Письмо с запиской «Об искоренении пьянства» было направлено и графу А. Х. Бенкендорфу. Шеф жандармов отвечал (7 апреля 1838 г.), что император прочел представленную бумагу и, «вполне признавая справедливость всего в оной изложенного, изволил, однако же, отозваться, что приступить к мерам об искоренении пьянства в России весьма затруднительно и что в деле сем надлежит действовать с величайшею осторожностью»[173]
. Формальность письма была особенно заметна на фоне назначения «спаивающего народ» министра финансов Е. Ф. Канкрина состоять при «особе его императорского величества»[174].Тем не менее ограничения в продаже спиртных напитков существовали и контролировались полицией. Так, в Москве действовал запрет на музыку, пляски, исполнение песен в питейных домах и распивочных лавках, запрещался вход в них женщин; в кабаки запрещено было пускать «крестьян в смурых[175]
кафтанах, господских людей в ливреях и воинских чинов»[176]. 16 августа 1843 г. шеф жандармов представил доклад, в котором излагал просьбу московского генерал-губернатора «дозволить входить в трактир людям в смурых кафтанах, особенно в Москве, куда съезжается множество крестьян из разных губерний, ибо в противном случае они могут обратиться в питейные дома, что еще вреднее для нравственности»[177]. Император с этим предложением согласился, подчеркнув, что другие запреты должны сохраниться. Как видим, нравственный критерий был определяющим: посещение трактира (ресторана) прививало определенную культуру потребления и поведения, в отличие от заведений более низкого уровня, ориентированных только на выпивку.В 1859 г. в стране началась активность, вызвавшая некоторое замешательство в «верхах». В. А. Долгоруков докладывал императору Александру II: «В течение 1859 года случилось у нас событие совершенно неожиданное. Жители низших сословий, которые, как прежде казалось, не могут существовать без вина, начали добровольно воздерживаться от употребления крепких напитков»[178]

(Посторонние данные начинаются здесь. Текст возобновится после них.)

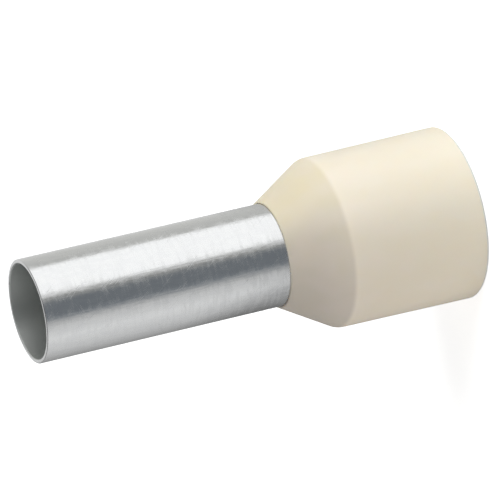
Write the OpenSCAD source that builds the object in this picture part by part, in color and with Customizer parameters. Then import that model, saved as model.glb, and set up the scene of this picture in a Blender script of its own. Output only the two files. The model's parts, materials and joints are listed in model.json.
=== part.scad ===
// Insulated wire ferrule: a thin plated tube, opened into a funnel at one end, held in a plastic collar.
//
// It stands on the mouth of its collar, at z = 0, with the bare end of the tube pointing up.
// Each piece is revolved from one outline. An outline is a list of sharp corners, each written as
// [radius, height, rounding], and rounded() gives every corner its true arc.

/* [Tube] */
// Bore that takes the stripped strands
bore_d = 4.5; // [3.6:0.1:5.4]
// Wall of the drawn tube
tube_wall = 0.2; // [0.15:0.01:0.3]
// Length of tube that stands bare of the collar
bare_length = 12.1; // [8:0.1:18]
// Rounding on the cut edges of the tube
cut_rounding = 0.05; // [0.02:0.01:0.07]
// Radius of the plastic edge that the tube wall is bent over
bend_radius = 0.5; // [0.2:0.05:0.8]
// How far the funnel's edge stops short of the socket wall
funnel_inset = 0.4; // [0.2:0.05:0.6]

/* [Collar] */
// Length from the mouth to the lip on the tube
collar_length = 9.4; // [7.5:0.1:12]
// Bore of the socket that takes the insulated wire
socket_d = 7.3; // [6:0.1:8.8]
// Wall of the socket at its shoulder, and of the cone
collar_wall = 0.42; // [0.3:0.02:0.6]
// Length of the cone, from the lip to the shoulder
cone_length = 2.6; // [2:0.1:3.6]
// Wall left at the lip, where the cone runs out on the tube
lip_wall = 0.07; // [0.05:0.01:0.12]
// Draft on the outside, which widens it towards the mouth, in degrees
draft = 0.6; // [0:0.1:1.5]
// Rounding of the shoulder
shoulder_rounding = 0.65; // [0.2:0.05:1]
// Rounding of the corner inside, between socket and funnel
socket_rounding = 0.3; // [0.1:0.05:0.5]
// Rounding of the mouth's outer edge
mouth_rounding = 0.1; // [0.05:0.01:0.12]
// Rounding of the mouth's inner edge, which leads the insulation in
lead_in = 0.14; // [0.05:0.01:0.17]

/* [Fit] */
// Gap between the tube and the collar that grips it
fit_gap = 0.01; // [0.005:0.005:0.03]

/* [Hidden] */
$fn = 144;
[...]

. Началось это движение сначала в Прибалтике, затем распространилось в Поволжье (особенно в Саратовской губернии), затем проявилось в Рязанской, Тульской и Калужской губерниях. Причины были вызваны действиями откупщиков, в погоне за прибылью резко поднявших цены на водку, и низким качеством вина, отпускавшегося в кабаках. По мнению В. А. Федорова: «Это был грандиозный, хотя и пассивный, протест народных масс против наиболее тяжелого и разорительного налога — откупной системы»[179].В Третье отделение поступали сведения о самоорганизации крестьян («обет трезвости») для противостояния грабительской политике откупщиков. Например, сообщалось: «В городе Балашове обет не пить вина совершен был торжественно 5 февраля: народ, подняв св. иконы и хоругви, вышел на городскую площадь, где отслужен был молебен с коленопреклонением и водосвятием; после того приставлен был к кабакам караул от народа для наблюдения, чтобы никто не покупал вина, и виновный подвергается немедленно по народному суду денежному штрафу или наказанию телесному»[180]
. Жандармский штаб-офицер Андрианов переслал шефу жандармов копию решения (приговора) о неупотреблении вина мирского схода государственных крестьян Троицкого сельского общества Рыбкинской волости Краснослободского уезда Пензенской губернии. Показательно, что выступавший перед земляками старшина Н. Е. Мордовин не клеймил действия откупщиков, обиравших народ, но пополнявших государственный бюджет, а рассуждал… о здоровом образе жизни. Он вещал «о трезвой жизни и о том, сколько зол происходит от излишнего употребления горячих напитков, отчего истощается наше благосостояние, портятся душевные и телесные способности»[181]. «Отслужа молебствие о столь благом и важном деле», единогласно и добровольно, крестьяне «обязались не пить водки, что и исполнить в точности; в питейные дома не ходить и в оных трубку не курить, […] и о нарушителях сего доносить сельскому начальству для поступления с таковыми как с вредным обществу». Из общего правила допускались и исключения: «В некоторых случаях дозволить себе покупать и водку, именно: во время свадеб — не более ведра, в крестины — один полуштоф или за болезнью престарелого человека, которому пожелается выпить водки, то может послать и взять в дом не более одной косушки, то есть пятидесятую часть ведра, но ни под каким видом не ходить в кабаки и не пить в оных»[182]. Нарушители подвергались денежному штрафу или должны были выполнять общественные работы («метение и очищение от грязи и сору улиц и площадей»), тех же, кто неоднократно будет нарушать приговор схода, «как пьяницу и распутной жизни человека удалить из общества» в ссылку на поселение[183].